■ EXERCISE ■
Print every entry exactly as written.

===============

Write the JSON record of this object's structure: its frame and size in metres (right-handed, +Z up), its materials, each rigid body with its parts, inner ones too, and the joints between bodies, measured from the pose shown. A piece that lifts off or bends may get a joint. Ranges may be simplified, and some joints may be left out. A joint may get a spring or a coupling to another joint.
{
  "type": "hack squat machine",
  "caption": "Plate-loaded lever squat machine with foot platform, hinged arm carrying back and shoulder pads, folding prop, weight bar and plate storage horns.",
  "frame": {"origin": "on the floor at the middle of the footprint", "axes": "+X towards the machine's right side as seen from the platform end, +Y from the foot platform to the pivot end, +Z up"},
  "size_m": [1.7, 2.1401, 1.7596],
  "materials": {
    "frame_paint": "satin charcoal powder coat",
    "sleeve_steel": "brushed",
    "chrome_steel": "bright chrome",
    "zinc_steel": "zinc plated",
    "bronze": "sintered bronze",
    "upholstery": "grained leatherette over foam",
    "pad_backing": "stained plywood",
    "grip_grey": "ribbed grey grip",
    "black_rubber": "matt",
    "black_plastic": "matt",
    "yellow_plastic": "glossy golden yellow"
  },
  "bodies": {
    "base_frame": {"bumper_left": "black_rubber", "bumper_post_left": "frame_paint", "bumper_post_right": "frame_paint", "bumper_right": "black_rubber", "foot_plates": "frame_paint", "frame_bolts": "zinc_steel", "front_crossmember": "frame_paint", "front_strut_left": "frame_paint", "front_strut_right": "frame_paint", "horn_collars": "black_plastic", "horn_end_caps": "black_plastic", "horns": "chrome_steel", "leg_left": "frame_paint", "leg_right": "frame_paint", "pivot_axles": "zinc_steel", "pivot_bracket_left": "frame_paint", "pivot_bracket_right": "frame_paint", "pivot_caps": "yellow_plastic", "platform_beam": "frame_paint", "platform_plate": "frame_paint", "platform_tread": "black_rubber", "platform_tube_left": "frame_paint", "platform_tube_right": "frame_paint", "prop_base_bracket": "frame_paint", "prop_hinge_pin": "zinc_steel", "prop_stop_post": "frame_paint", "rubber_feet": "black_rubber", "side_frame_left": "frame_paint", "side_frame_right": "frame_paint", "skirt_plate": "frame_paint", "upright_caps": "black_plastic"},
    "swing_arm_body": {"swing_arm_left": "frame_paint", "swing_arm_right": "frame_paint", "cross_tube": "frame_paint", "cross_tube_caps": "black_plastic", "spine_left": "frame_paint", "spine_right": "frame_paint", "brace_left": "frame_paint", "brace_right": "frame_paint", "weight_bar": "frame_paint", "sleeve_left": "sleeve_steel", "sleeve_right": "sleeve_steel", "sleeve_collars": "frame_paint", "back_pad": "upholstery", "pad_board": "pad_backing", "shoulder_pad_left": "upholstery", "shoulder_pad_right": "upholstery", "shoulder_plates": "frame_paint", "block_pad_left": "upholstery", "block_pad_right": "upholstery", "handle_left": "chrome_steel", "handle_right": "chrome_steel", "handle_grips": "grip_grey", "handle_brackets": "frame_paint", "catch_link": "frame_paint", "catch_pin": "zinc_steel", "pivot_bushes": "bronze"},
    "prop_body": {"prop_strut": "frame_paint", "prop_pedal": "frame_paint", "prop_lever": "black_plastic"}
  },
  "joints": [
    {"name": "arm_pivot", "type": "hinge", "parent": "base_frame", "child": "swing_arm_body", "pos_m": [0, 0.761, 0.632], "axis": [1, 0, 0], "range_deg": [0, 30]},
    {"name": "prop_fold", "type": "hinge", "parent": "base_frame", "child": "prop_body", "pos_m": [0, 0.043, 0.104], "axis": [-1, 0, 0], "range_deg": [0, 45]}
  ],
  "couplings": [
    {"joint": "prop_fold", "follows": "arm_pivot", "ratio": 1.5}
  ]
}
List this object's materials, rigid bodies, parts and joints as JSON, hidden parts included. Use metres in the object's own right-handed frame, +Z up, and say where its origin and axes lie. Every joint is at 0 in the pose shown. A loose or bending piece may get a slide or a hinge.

===============

■ RESULT OF THIS TASK ■
Write the JSON record of this object's structure: its frame and size in metres (right-handed, +Z up), its materials, each rigid body with its parts, inner ones too, and the joints between bodies, measured from the pose shown. A piece that lifts off or bends may get a joint. Ranges may be simplified, and some joints may be left out. A joint may get a spring or a coupling to another joint.
{
  "type": "hack squat machine",
  "caption": "Plate-loaded lever squat machine with foot platform, hinged arm carrying back and shoulder pads, folding prop, weight bar and plate storage horns.",
  "frame": {"origin": "on the floor at the middle of the footprint", "axes": "+X towards the machine's right side as seen from the platform end, +Y from the foot platform to the pivot end, +Z up"},
  "size_m": [1.7, 2.1401, 1.7596],
  "materials": {
    "frame_paint": "satin charcoal powder coat",
    "sleeve_steel": "brushed",
    "chrome_steel": "bright chrome",
    "zinc_steel": "zinc plated",
    "bronze": "sintered bronze",
    "upholstery": "grained leatherette over foam",
    "pad_backing": "stained plywood",
    "grip_grey": "ribbed grey grip",
    "black_rubber": "matt",
    "black_plastic": "matt",
    "yellow_plastic": "glossy golden yellow"
  },
  "bodies": {
    "base_frame": {"bumper_left": "black_rubber", "bumper_post_left": "frame_paint", "bumper_post_right": "frame_paint", "bumper_right": "black_rubber", "foot_plates": "frame_paint", "frame_bolts": "zinc_steel", "front_crossmember": "frame_paint", "front_strut_left": "frame_paint", "front_strut_right": "frame_paint", "horn_collars": "black_plastic", "horn_end_caps": "black_plastic", "horns": "chrome_steel", "leg_left": "frame_paint", "leg_right": "frame_paint", "pivot_axles": "zinc_steel", "pivot_bracket_left": "frame_paint", "pivot_bracket_right": "frame_paint", "pivot_caps": "yellow_plastic", "platform_beam": "frame_paint", "platform_plate": "frame_paint", "platform_tread": "black_rubber", "platform_tube_left": "frame_paint", "platform_tube_right": "frame_paint", "prop_base_bracket": "frame_paint", "prop_hinge_pin": "zinc_steel", "prop_stop_post": "frame_paint", "rubber_feet": "black_rubber", "side_frame_left": "frame_paint", "side_frame_right": "frame_paint", "skirt_plate": "frame_paint", "upright_caps": "black_plastic"},
    "swing_arm_body": {"swing_arm_left": "frame_paint", "swing_arm_right": "frame_paint", "cross_tube": "frame_paint", "cross_tube_caps": "black_plastic", "spine_left": "frame_paint", "spine_right": "frame_paint", "brace_left": "frame_paint", "brace_right": "frame_paint", "weight_bar": "frame_paint", "sleeve_left": "sleeve_steel", "sleeve_right": "sleeve_steel", "sleeve_collars": "frame_paint", "back_pad": "upholstery", "pad_board": "pad_backing", "shoulder_pad_left": "upholstery", "shoulder_pad_right": "upholstery", "shoulder_plates": "frame_paint", "block_pad_left": "upholstery", "block_pad_right": "upholstery", "handle_left": "chrome_steel", "handle_right": "chrome_steel", "handle_grips": "grip_grey", "handle_brackets": "frame_paint", "catch_link": "frame_paint", "catch_pin": "zinc_steel", "pivot_bushes": "bronze"},
    "prop_body": {"prop_strut": "frame_paint", "prop_pedal": "frame_paint", "prop_lever": "black_plastic"}
  },
  "joints": [
    {"name": "arm_pivot", "type": "hinge", "parent": "base_frame", "child": "swing_arm_body", "pos_m": [0, 0.761, 0.632], "axis": [1, 0, 0], "range_deg": [0, 30]},
    {"name": "prop_fold", "type": "hinge", "parent": "base_frame", "child": "prop_body", "pos_m": [0, 0.043, 0.104], "axis": [-1, 0, 0], "range_deg": [0, 45]}
  ],
  "couplings": [
    {"joint": "prop_fold", "follows": "arm_pivot", "ratio": 1.5}
  ]
}
List this object's materials, rigid bodies, parts and joints as JSON, hidden parts included. Use metres in the object's own right-handed frame, +Z up, and say where its origin and axes lie. Every joint is at 0 in the pose shown. A loose or bending piece may get a slide or a hinge.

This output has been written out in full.